This resource is hosted by the Nelson Mandela Centre of Memory, but was compiled and authored by Padraig O’Malley. It is the product of almost two decades of research and includes analyses, chronologies, historical documents, and interviews from the apartheid and post-apartheid eras.
From 9 August 1985, Financial Times, Alexander Nicoll, "Short-term debt Pretoria's Achilles heel"
SOUTH AFRICA's ability to fulfil its financing needs abroad has inevitably been thrown into question in recent weeks.
Declaration of a state of emergency has provoked a suspension of new investments by France, as well as mounting calls for official sanctions in other countries. Just as noticeable for the foreign banks upon whom South Africa depends has been Chase Manhattan Bank's decision -- upon which the bank has officially refused comment -- to phase out lending to all South African borrowers.
Even before the latest crisis, there was a disturbing outflow of short-term capital from South Africa -- believed to have been renewed amid the recent weakness of the rand and the Johannesburg stock market.
Political considerations aside, South Africa's economic and financial position would not seriously threaten its impeccable debt repayment record and ability to raise new funds.
International bank economists estimate the country's total foreign debt at between $19bn and $20bn, a relatively modest amount, and the debt service ratio on traditional definitions at a respectable 10 to 11 per cent. More than half of the total debt, however, and by some calculations as much as two-thirds, falls due within a year.
So far, the country has had no difficulty in securing access to international capital markets. The chief threat to its financial stability must nevertheless be a collapse of confidence among banks who would consequently refuse to extend the short-term lines of credit upon which the country clearly depends.
Worries about dependence on short-term debt are effectively countered by a healthy current account. The balance swung into a surplus of R1.3bn (£429m) in the first quarter and is officially forecast to show a similar performance for the remainder of the year, producing a 1985 surplus of some R4bn against a deficit of R1bn last year.
The first quarter performance was aided by strong exports, resulting partly from a weaker rand, a rise in gold output (accounted for separately from exports), and stagnant imports because of the downturn in consumer spending amid the economy's downward adjustment. The weaker rand raised the rand value of debt service payments, increasing net service payments.

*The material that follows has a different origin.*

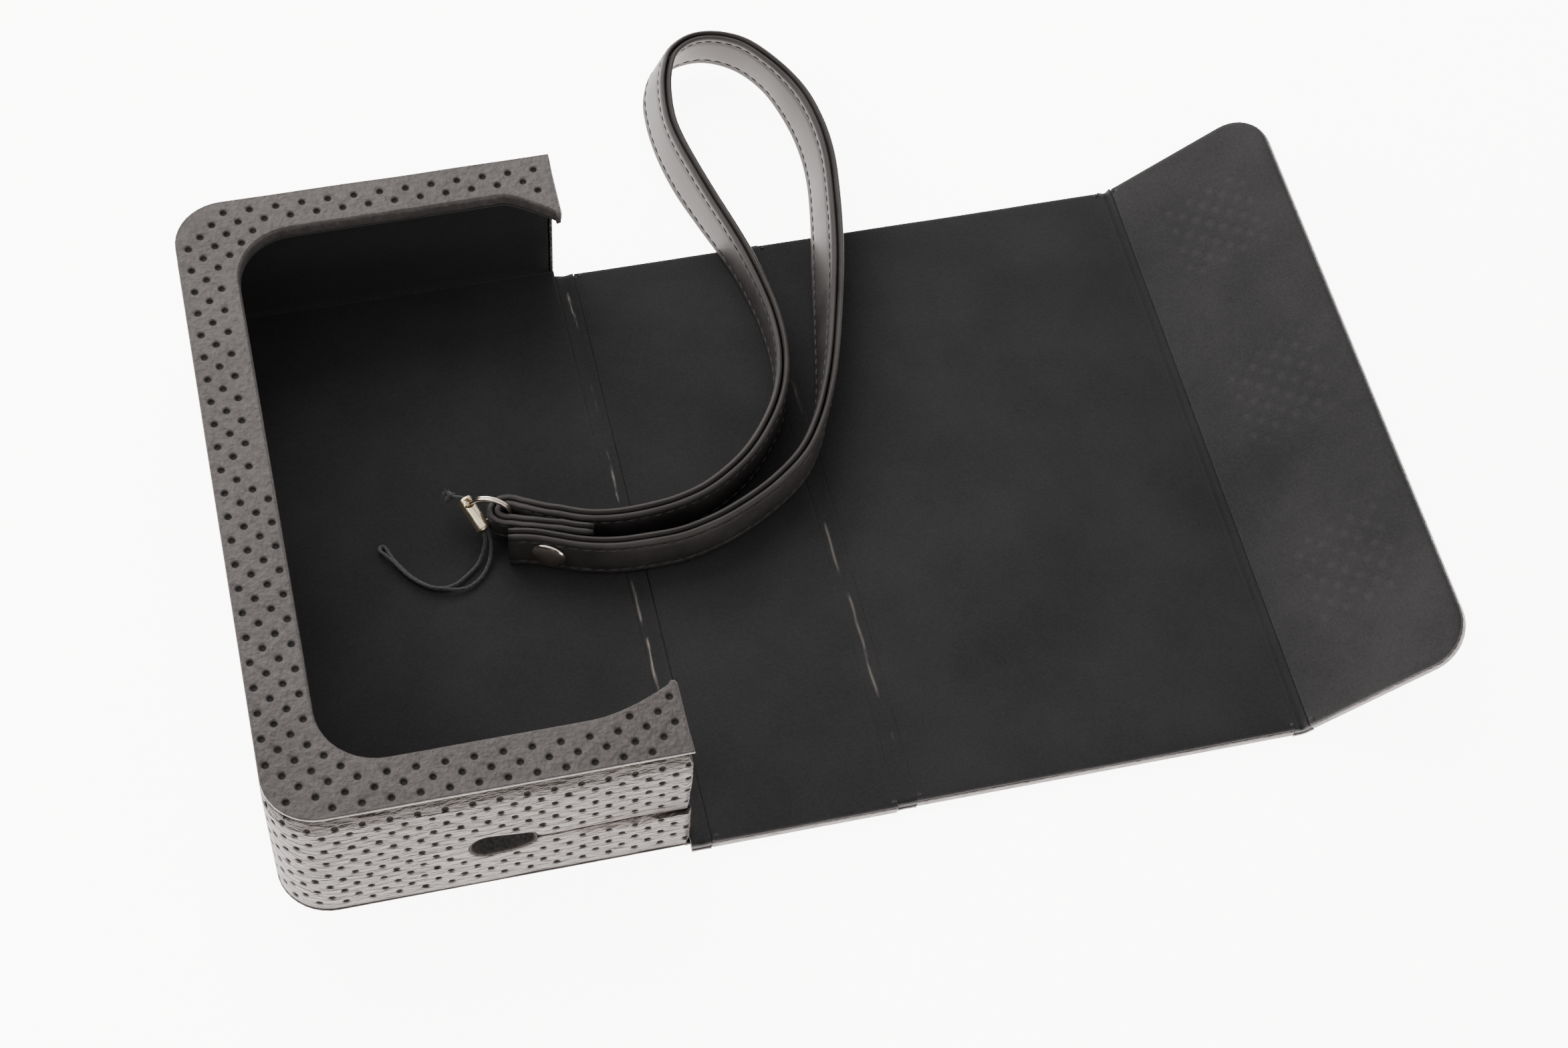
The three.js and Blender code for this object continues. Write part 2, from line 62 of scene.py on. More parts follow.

The performance of the broader capital account has not been so encouraging. In 1984, short-term net capital outflows of R3bn only just exceeded net long-term capital inflows of R2.7bn. But the short-term flows were accelerating rapidly at the end of the year, and this trend continued into the first quarter.
Long-term inflows, mostly purchases of securities listed in Johannesburg, totalled R366m, but short-term outflows rose to R2.79bn including R2.87bn from the private sector.
The Reserve Bank argued that this was due to repayments of short-term foreign debt and to increases in foreign short-term claims as a result of rising exports. But economists doubt this explanation, especially as they have no evidence that short-term debt has been reduced.
Capital outflows halted in the second quarter, allowing a recovery in net gold and foreign exchange reserves. But they are said to have resumed in July.
A flight of private capital, through having detrimental effects on the economy, should not immediately affect the country's foreign borrowing requirement. South Africa argues that this is diminishing, with the Government stepping up its dependence on borrowing in the domestic market, and state bodies such as Escom, the electricity company, needing less finance because they have fewer new large-scale projects.
The chart shows, however, that bond issues by South African borrowers have if anything been increasing. Economists are unconvinced that this activity represents simply the replacement of short-term funding.
Many U.S. banks have been forced by domestic political pressure to cease lending to the South African public sector, but most have been reluctant to extend the ban to the private sector as well.
Some banks in the U.S. and elsewhere are believed to have reduced the total amounts they are prepared to lend to the country, while others may be failing to replace exposure as loans fall due. So far, however, there has been no evidence that the country's borrowers have had difficulty in replacing short-term credit lines.
The introduction of sanctions is unlikely to change the pricture. A cut-off in new investment would take many years to work through to the economy to the extent that, for example, old plant would have to be replaced. A ban on krugerrand sales would have little impact on gold sales overall, and could even stimulate worldwide interest in gold because of investor interest in U.S. and Canadian-made coins.
Foreign banks' confidence could be sapped by a marked deterioration in the domestic economy, particularly if this were to affect the health of the South African banks
In this context, banks must view with some concern the boycotts on retailers which is part of the current unrest. A gold miners' strike or a rapid exodus of private capital could cause similar and more immediate consternation amongst banks.
Some economists believe the Government must already have taken steps to counter such possibilities, perhaps with quiet words to friendly bankers likely to offer to maintain their lines, come what may.
Mr Barend du Plessis, the Finance minister, recently visited London and has been at pains to reassure foreign banks about the country's borrowing needs as well as its economic health. In the last resort, the Government does have a further armoury of measures: it could reimpose foreign exchange controls, though this would be seen as an admission of a problem; it could increase the prescribed amounts which South African institutions are required to invest in government paper; or it could undertake gold swaps.